RATING: Four and a half galaxies out of ten broomsticks and Pita Taufatofua's oiled-up torso

CHURCH ORGAN COUNT: Church organs, church organs everywhere! This is probably the most church organ-heavy Flower Kings album. There's church organs all over “Church of your Heart” and “Compassion”, while “Pipes of Peace” is a full-blown church organ solo.
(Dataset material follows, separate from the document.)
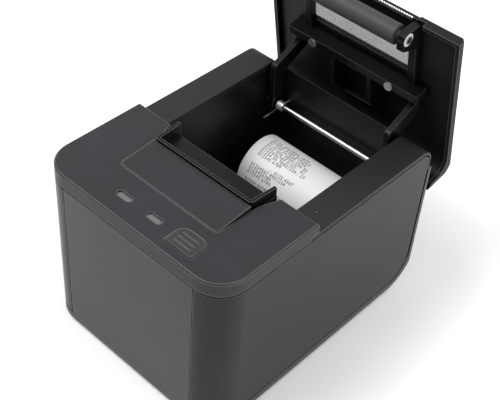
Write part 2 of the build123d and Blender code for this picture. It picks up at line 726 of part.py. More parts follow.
def make_socket(index, mouth_width, mouth_height):
    """A cable socket on the main board whose mouth faces the rear."""
    x, width, height = sockets[index]
    body = block(x - width / 2, x + width / 2, socket_front, socket_rear, socket_z,
                 socket_z + height)
    middle = socket_z + height / 2
    mouth = block(x - mouth_width / 2, x + mouth_width / 2, socket_front + 4, body_depth,
                  middle - mouth_height / 2, middle + mouth_height / 2)
    return body - mouth


power_x, power_w, power_h = sockets[0]
power_mid = socket_z + power_h / 2
nodes["power_socket"] = (
    block(power_x - power_w / 2, power_x + power_w / 2, socket_front, socket_rear, socket_z,
          socket_z + power_h)
    - rod_y(power_x, power_mid, 3.2, socket_front + 4, body_depth)
    + rod_y(power_x, power_mid, 1.0, socket_front + 3.5, socket_rear - 1))
nodes["usb_socket"] = make_socket(1, 9.0, 8.0)
usb_mid = socket_z + sockets[1][2] / 2
nodes["usb_socket"] += block(sockets[1][0] - 2.8, sockets[1][0] + 2.8, socket_front + 3.5,
                             socket_rear - 2,
                             usb_mid - 1.4, usb_mid + 1.4)
nodes["drawer_socket"] = make_socket(2, 9.8, 7.6)


def make_switch_body():
    """Rocker switch case behind the tray's rear wall, with a flange outside it."""
    z0 = switch_low
    x0, x1 = switch_x - rocker_half - 1, switch_x + rocker_half + 1
    body = block(x0, x1, body_depth - 9.0, body_depth, z0, z0 + 12)
    body += block(x0 - 1.2, x1 + 1.2, body_depth, body_depth + 0.8, z0 - 1.2, z0 + 13.2)
    body -= block(switch_x - rocker_half - 0.2, switch_x + rocker_half + 0.2,
                  body_depth - 7, body_depth + 2, z0 + 0.8, z0 + 11.2)
    return body - rod_x(body_depth - 3, z0 + 6, 1.06, x0, x1)


def make_power_rocker():
    """Rocker key on its own pivot pin, pressed on one side."""
    z_mid = switch_low + 6
    face = outline((body_depth - 5.0, z_mid - 2.6), (body_depth + 0.6, z_mid - 3.8),
                   (body_depth + 1.3, z_mid), (body_depth + 3.0, z_mid + 3.2),
                   (body_depth - 5.0, z_mid + 2.6))
    key = side_prism(face, switch_x - rocker_half, switch_x + rocker_half)
    return key + rod_x(body_depth - 3, z_mid, 1.0, switch_x - rocker_half - 0.9,
                       switch_x + rocker_half + 0.9)


nodes["power_switch"] = make_switch_body()
nodes["power_rocker"] = make_power_rocker()

# ---------------------------------------------------------------- lid, drawn closed
lid_front = fascia_depth + lid_gap
lid_low = deck_top + 0.3
lid_outer = rounded_profile(lid_front, lid_rear_y, 40, fascia_height, lid_corner_r, 0)
lid_inner = rounded_profile(lid_front + lid_thickness, lid_rear_y - lid_thickness, 0,
                            fascia_height - lid_thickness, lid_corner_r - lid_thickness, 0)
lid_rim = rounded_profile(0, deck_rear_y + 0.4, 0, lid_low, deck_corner_r + 0.4, 0)
lid_roof = fascia_height - lid_thickness
corner_y = deck_rear_y - deck_corner_r - hinge_y
corner_z = deck_top - deck_corner_r - hinge_z
rim_swing_r = sqrt(corner_y ** 2 + corner_z ** 2) + deck_corner_r + swing_gap


def make_lid_shell():
    """Lid: a shallow tray that covers the deck and wraps its upper rear corner."""
    body = side_prism(lid_outer, -half, half) & plan(0, 0, 200)
    bevel = block(-half, half, -1, 200, 0, fascia_height)
    top_edges = bevel.edges().filter_by(Axis.Y).sort_by(Axis.Z)[-2:]
    body &= chamfer(top_edges, lid_bevel)
    body -= side_prism(lid_inner, -half + lid_thickness, half - lid_thickness)
    body -= side_prism(lid_rim, -half - 1, half + 1)
    body -= rod_x(hinge_y, hinge_z, tail_swing_r, -half - 1, half + 1)
    body -= block(-half - 1, half + 1, 0, lid_rear_y - lid_thickness - 2.5, 0, lid_low - 12)
    body -= block(-half - 1, half + 1, 0, 200, 0, lid_tail_z)
    body -= block(-cutout_half_rear - 1, cutout_half_rear + 1, lid_front - 1,
                  lid_front + lid_thickness + 0.1, 0, lid_roof)
    lip_notch = lip_half + lip_foot + swing_gap
    body -= block(-lip_notch, lip_notch, lid_front - 1, lip_rear + swing_gap, 0, 200)
    body -= block(-window_half + 0.8, window_half - 0.8, window_front + 0.8,
                  window_rear - 0.8, lid_roof - 1, fascia_height + 1)
    body -= block(-window_half - 0.1, window_half + 0.1, window_front - 0.1,
                  window_rear + 0.1, lid_roof - 1, lid_roof + 1.2)
    return body


def make_lid_window():
    """Smoked pane, seated in a rebate from inside the lid."""
    return block(-window_half, window_half, window_front, window_rear, lid_roof,
                 lid_roof + 1.2)


bush_x0 = 31.4
bush_x1 = 35.6
bush_r = 3.4


def make_lid_inner_frame():
    """Ribs, cross bars and the two cheeks that hold the platen."""
    low = lid_roof - rib_depth
    bar = block(-arm_inner - arm_thickness - 2.6, arm_inner + arm_thickness + 2.6, bar_y,
                bar_y + bar_width, low, lid_roof)
    for side in (-1, 1):
        x = side * rib_x
        bar += block(x - rib_thickness / 2, x + rib_thickness / 2, bar_y, 138, low, lid_roof)
        x0, x1 = sorted((side * bush_x0, side * bush_x1))
        bar += block(x0, x1, 72.5, bar_y + 1, lid_roof - 4, lid_roof)
        cheek_front = bay_front_y + swing_gap
        cheek = side_prism(outline((cheek_front, platen_z - 3.6), (73, platen_z - 3.6),
                                   (80, lid_roof), (64.8, lid_roof)), x0, x1)
        bar += cheek - rod_x(platen_y, platen_z, bush_r, -60, 60)
        bar -= block(x0, x1, 60, platen_y, platen_z - 10, platen_z - 3.5)
    bar += block(-rib_x, rib_x, 132, 132 + rib_thickness, low, lid_roof)
    bar += block(-bush_x1, bush_x1, 72.5, 75.2, lid_roof - 6, lid_roof)
    return bar - rod_x(hinge_y, hinge_z, rim_swing_r, -rib_x - 2, rib_x + 2)


def make_bush(side):
    """Bush that carries one end of the platen shaft."""
    x0, x1 = sorted((side * bush_x0, side * bush_x1))
    return (rod_x(platen_y, platen_z, bush_r, x0, x1)
            - rod_x(platen_y, platen_z, platen_shaft_r + 0.05, x0 - 1, x1 + 1))


def make_tear_bar():
    """Toothed steel strip along the lid's front edge."""
    points = [(-30.0, lid_front + 2.3), (-30.0, lid_front + 0.6)]
    teeth = 40
    pitch = 60.0 / teeth
    for tooth in range(teeth):
        x = -30.0 + tooth * pitch
        points.append((x + pitch / 2, lid_front + 0.1))
        points.append((x + pitch, lid_front + 0.6))
    points.append((30.0, lid_front + 2.3))
    strip = flat_prism(outline(*points), lid_roof - 0.8, lid_roof)
    return strip


shaft_end = 36.2
lid_screw_x = 25.0
closed = {
    "lid_shell": make_lid_shell(),
    "lid_window": make_lid_window(),
    "lid_inner_frame": make_lid_inner_frame(),
    "tear_bar": make_tear_bar(),
    "platen_bushes": [make_bush(-1), make_bush(1)],
    "platen_roller": (rod_x(platen_y, platen_z, platen_r, -platen_half, platen_half)
                      - rod_x(platen_y, platen_z, platen_shaft_r, -60, 60)),
    "platen_shaft": rod_x(platen_y, platen_z, platen_shaft_r, gear_outer_x, shaft_end),
    "platen_gear": spur_gear(platen_y, platen_z, platen_teeth, platen_phase, platen_shaft_r,
                             gear_outer_x, gear_inner_x),
    "lid_screws": [screw(x, bar_y + bar_width / 2, lid_roof - rib_depth - 1.2, 2.4, 1.2, 1.2,
                         9.0) for x in (-lid_screw_x, lid_screw_x)],
}
for screw_x in (-lid_screw_x, lid_screw_x):
    closed["lid_inner_frame"] -= rod_z(screw_x, bar_y + bar_width / 2, 1.24, 0, lid_roof - 0.6)


def opened(shape):
    """Swing a piece of the closed lid to its open place."""
    if isinstance(shape, list):
        return [opened(one) for one in shape]
    return shape.rotate(hinge, -open_angle)


for name, shape in closed.items():
    nodes[name] = opened(shape)


def make_hinge_arm(side):
    """Gooseneck arm, drawn with the lid open: hub, upright bar, bend and upper bar."""
    slope = radians(arm_tilt)
    bend = (hinge_y - 4.8, hinge_z + arm_rise)
    reach = 24.5
    tip = (bend[0] + reach * cos(slope), bend[1] + reach * sin(slope))
    down = (sin(slope) * arm_depth, -cos(slope) * arm_depth)
    face = outline(bend, tip, (tip[0] + down[0], tip[1] + down[1]),
                   (hinge_y + 2.8, bend[1] - 6.0), (hinge_y + 3.4, hinge_z),
                   (hinge_y - 4.0, hinge_z))
    front = face.vertices().sort_by(Axis.X)[:2].sort_by(Axis.Y)[-1]
    face = fillet(front, 3.0)
    x0, x1 = sorted((side * arm_inner, side * (arm_inner + arm_thickness)))
    arm = side_prism(face, x0, x1) + rod_x(hinge_y, hinge_z, arm_hub_r, x0, x1)
    return arm - rod_x(hinge_y, hinge_z, shaft_r + hinge_gap, x0 - 1, x1 + 1)


for label, side in (("left", -1), ("right", 1)):
    arm = make_hinge_arm(side)
    nodes[f"hinge_arm_{label}"] = arm - nodes["lid_inner_frame"]

# ---------------------------------------------------------------- placing and export
everything = []
for shape in nodes.values():
    everything += shape if isinstance(shape, list) else [shape]
whole = Compound(children=[Compound(s.wrapped) for s in everything]).bounding_box()
shift = -(whole.min.Y + whole.max.Y) / 2

os.makedirs("parts", exist_ok=True)
for name, shape in nodes.items():
    solids = shape if isinstance(shape, list) else [shape]
    moved = [Pos(0, shift, 0) * solid for solid in solids]
    export_step(moved[0] if len(moved) == 1 else Compound(children=moved),
                f"parts/{name}.step")

print(f"moved along Y by {shift:.4f}")
print(f"hinge y {hinge_y + shift:.4f}  roll y {roll_y + shift:.4f} z {roll_z:.4f}")
print(f"drive {drive_y + shift:.4f} {drive_z:.4f}  pinion {pinion_y + shift:.4f} {pinion_z:.4f}")
print(f"rocker y {body_depth - 3 + shift:.4f} z {switch_low + 6:.4f}")
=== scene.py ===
from math import cos, pi, radians, sin

import bmesh
import bpy
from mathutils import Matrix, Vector


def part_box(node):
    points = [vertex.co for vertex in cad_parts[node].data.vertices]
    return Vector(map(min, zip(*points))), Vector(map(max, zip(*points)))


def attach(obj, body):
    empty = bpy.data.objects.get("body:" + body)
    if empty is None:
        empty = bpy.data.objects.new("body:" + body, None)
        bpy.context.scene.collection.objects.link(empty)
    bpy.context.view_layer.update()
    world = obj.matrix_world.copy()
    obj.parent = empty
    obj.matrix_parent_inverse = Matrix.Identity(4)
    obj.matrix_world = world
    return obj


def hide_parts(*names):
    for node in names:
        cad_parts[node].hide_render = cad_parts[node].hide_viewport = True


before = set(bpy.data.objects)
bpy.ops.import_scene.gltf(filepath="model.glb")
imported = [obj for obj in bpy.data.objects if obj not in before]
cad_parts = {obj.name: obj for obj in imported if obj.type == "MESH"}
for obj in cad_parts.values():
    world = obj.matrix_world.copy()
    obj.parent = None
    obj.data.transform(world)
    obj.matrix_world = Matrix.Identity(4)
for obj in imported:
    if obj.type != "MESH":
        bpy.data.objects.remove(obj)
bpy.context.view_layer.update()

MM = 0.001


# ---- Camera ---------------------------------------------------------------------------
# A short telephoto view from the front right, looking down into the open paper bay.
# Its place is in the printer's own frame, in metres.
eye = Vector((0.2518, -0.3026, 0.4277))
eye_turn = (radians(46.83), radians(-3.49), radians(43.31))
scene = bpy.context.scene
camera = bpy.data.objects.new("camera", bpy.data.cameras.new("camera"))
camera.data.sensor_width = 36
camera.data.lens = 76.36
camera.data.clip_start = 0.02
camera.location = eye
camera.rotation_euler = eye_turn
scene.collection.objects.link(camera)
bpy.context.scene.camera = camera
scene.view_settings.view_transform = "Standard"


# ---- Base tray, shell and panels ---------------------------------------------------------
# The tray and the inner shell are moulded in black ABS. The side and front panels are
# smoother skins clipped over the shell, and catch more of the room than the tray does.
class Value:
    """A shader socket that takes part in sums."""

    def __init__(self, finish, socket):
        self.finish = finish
        self.socket = socket

    def maths(self, operation, first, second):
        settings = {"operation": operation}
        return self.finish.add("ShaderNodeMath", settings, {0: first, 1: second})

    def __add__(self, other):
        return self.maths("ADD", self, other)

    def __mul__(self, other):
        return self.maths("MULTIPLY", self, other)

    def __sub__(self, other):
        return self.maths("SUBTRACT", self, other)

    def __rsub__(self, other):
        return self.maths("SUBTRACT", other, self)

    def __gt__(self, other):
        return self.maths("GREATER_THAN", self, other)

    def __lt__(self, other):
        return self.maths("LESS_THAN", self, other)

    def power(self, other):
        return self.maths("POWER", self, other)

    __radd__ = __add__
    __rmul__ = __mul__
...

BETTER 50 100 MINUTE VERSION:
CD1:
In The Eyes of the World
Church of your Heart
The Man Who Walked With Kings
Circus Brimstone
Compassion

CD2:
Pipes of Peace
The Merry Go-Round
Different People
Kingdom Of Lies
If 28
Ghost of the Red Cloud
Stardust We Are

1 opmerking:

  1. Stardust We Are – Close to Divine

    This album is close to perfection! My favorite Flower Kings album

    Join in any Flower Kings discussion and you will inevitably come across someone commenting that this or that song is ‘filler’ and then immediately afterward another person will counter “actually that’s one of my favorite songs” And so again here as I would say “Don of the Universe” is in my top 5 Flower Kings songs of all time! The SwA theme played elegantly on a sitar by Håkan Almkvist this song weaves magic evoking one of those special feelings we live for in listening to music in that it just touches the soul somehow. The re-occurrence of this wonderful theme many times throughout the album is a big reason why it works so well as a whole. I never tire of this song and actually reach for disc 2 more often than disc 1 these days because of the very strong first half. Ah well, “Different people - Different ways of living”

    So I’m glad that Roine and Tomas included all these parts because for me at least it works creating a larger whole.

    So what about an Expanded Edition? - There is only one bonus song that could be considered and that is “Surjamten” (Fan Club 2002) which comes from the SwA sessions but was wisely left off as it doesn’t fit at all being much more suitable for something like Bodin’s Swedish Family side project. So we will leave perfection alone – no expanded version.